Iori Miyazawa‘s yuri (or yuri-flavored, in the case of early volumes) science fiction/horror series Otherside Picnic began life as a light novel series before being adapted into both anime and manga formats, with the former preceding the latter in date. While all three have their strengths, as of the first book of the manga, it seems like it doesn’t have some of the issues that plagued the anime version. Leaning far more heavily into the horror elements than almost anything else, Eita Mizuno‘s version of the text plays up the terror of urban legends and creepy pasta coming to life while also giving us a little more yuri as well, making this feel like its own story while remaining true to the source novels.
The series follows college student Sorawo as she makes her first ventures into the place she calls the Otherside. A sometime-urban explorer whose folklore studies focus on urban legends, Sorawo stumbled into the Otherside by accident: while looking around an abandoned apartment, she opens a door and suddenly finds herself staring at vast open plains that shouldn’t exist in the Tokyo area. After a couple of tentative essays, Sorawo gets up her courage to venture deeper into the strange world…only to find herself stuck in a marshy area with a strange creature bearing down on her. She comes close to dying, but is rescued by another young woman, a blonde with a gun named Toriko. Toriko at first calls her “Satsuki,” but saves her even when she turns out not to be the person she’s looking for. When the two return to the apartment Sorawo set out from, Toriko tells her that she’s looking for her friend who vanished without a trace in the Otherside.
This understandably makes Sorawo a little nervous, plus she’s definitely not sure what to make of Toriko. She’s alarmed by both Toriko’s apparent familiarity with firearms and the fact that Toriko “just found” the gun(s) lying around in the Otherside, which we get the feeling is very nearly as scary as the creature from urban legends that almost killed both of them before Toriko took it out. Were it not for Toriko coming to find her at her university, there’s definitely room to question whether or not Sorawo would have gone back – not only has her doorway vanished, possibly as a result of Toriko’s defeat of “the wriggler,” but she now more fully understands the danger. But on the other hand, Sorawo loved the solitude and silence of the other world, and that may have proven a big enough lure to bring her back.

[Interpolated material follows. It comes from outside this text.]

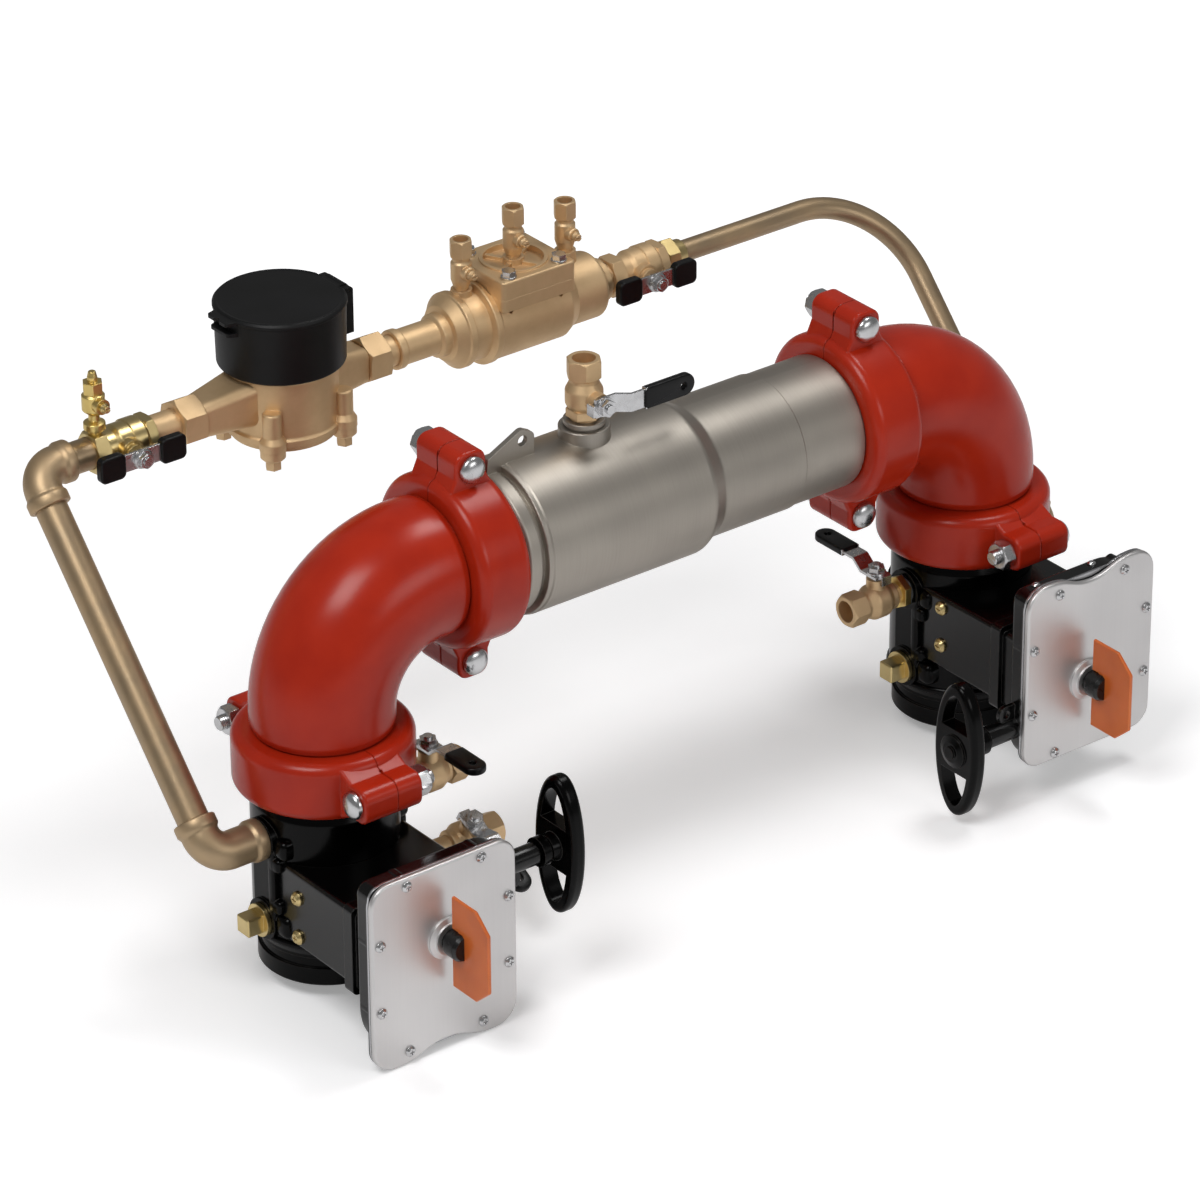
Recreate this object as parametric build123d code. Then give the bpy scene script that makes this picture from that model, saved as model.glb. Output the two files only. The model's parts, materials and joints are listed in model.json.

That Sorawo thought of the Otherside as her own personal escape does factor into both her character and the entire idea of the Otherside. She mentions that “you hear lots of stories” about people finding themselves in otherworlds a lot more frequently these days, and there’s a real sense that her urban explorations and studies may have been about her looking for just such an isekai experience. In fact, the story feels very much like a statement on the isekai craze of recent years; it’s just using urban legends and internet culture as its base rather than the more typical RPG or fantasy setting. In this way, Otherside Picnic (the title itself a reference to a Russian novel) is a more successfully dark take on the genre than any number of grimdark fantasy interpretations, because it not only truly does something a little bit different than the norm, but it also takes intentionally scary things that take on lives of their own online as its inspiration. Unlike classic ghost stories, urban legends grow out of truly unverified, or unverifiable, tales, and the very nature of the internet makes it so that anything can be taken as true or not simply based on your level of belief – or wanting to believe. They’re the twenty-first century equivalent of nineteenth-century Spiritualism, and everyone with a keyboard can be the next Alastair Crowley or Kate and Maggie Fox. There’s no need for seances to prove the point, because that’s what Reddit is for, right?
This puts Sorawo and Toriko, and later Toriko’s acquaintance Kozakura, in the position of mediums and explorers both. Each piece of information that they acquire – how to take down a wriggler, what the color blue means, traps, etc. – becomes a new opportunity for them to believe even more strongly in whatever they think of the Otherside, a clue to a mystery they’re almost creating as they solve it. This is perhaps most apparent when they meet the man on the Otherside. He believes, strongly, that his wife vanished like Satsuki, but he really has very little basis for this assumption, because he only discovered it after she disappeared from their living room. No door or window opened in the brief moment it took for her to vanish; he only came to believe she was in the Otherside later, after he discovered the place. While there perhaps aren’t any other good explanations for where she went, there’s also something off about his assumption and the force of his belief in it. Interestingly, that belief may indicate that she’s there now, because he’s taken by a different urban legend in front of Sorawo’s and Toriko’s eyes…one that Sorawo was just mentioning to Toriko when they discussed the wrigglers. Did Sorawo inadvertently summon it because she spoke of it?
That’s among the questions this volume doesn’t answer. It does, however, create a creepy world that gives a sense of vast, unexplored space and dangers lurking just below your line of sight. There’s also a bit more evidence of romantic attraction on Sorawo’s part, as she plainly feels jealous of Toriko’s attachment to the missing Satsuki. Sorawo does look a little too young in the art, and urban landscapes aren’t nearly as striking as the Otherside, but overall this is a solid adaptation, and one with just enough of a different take on the plot and characters from the original to make it worth reading all on its own.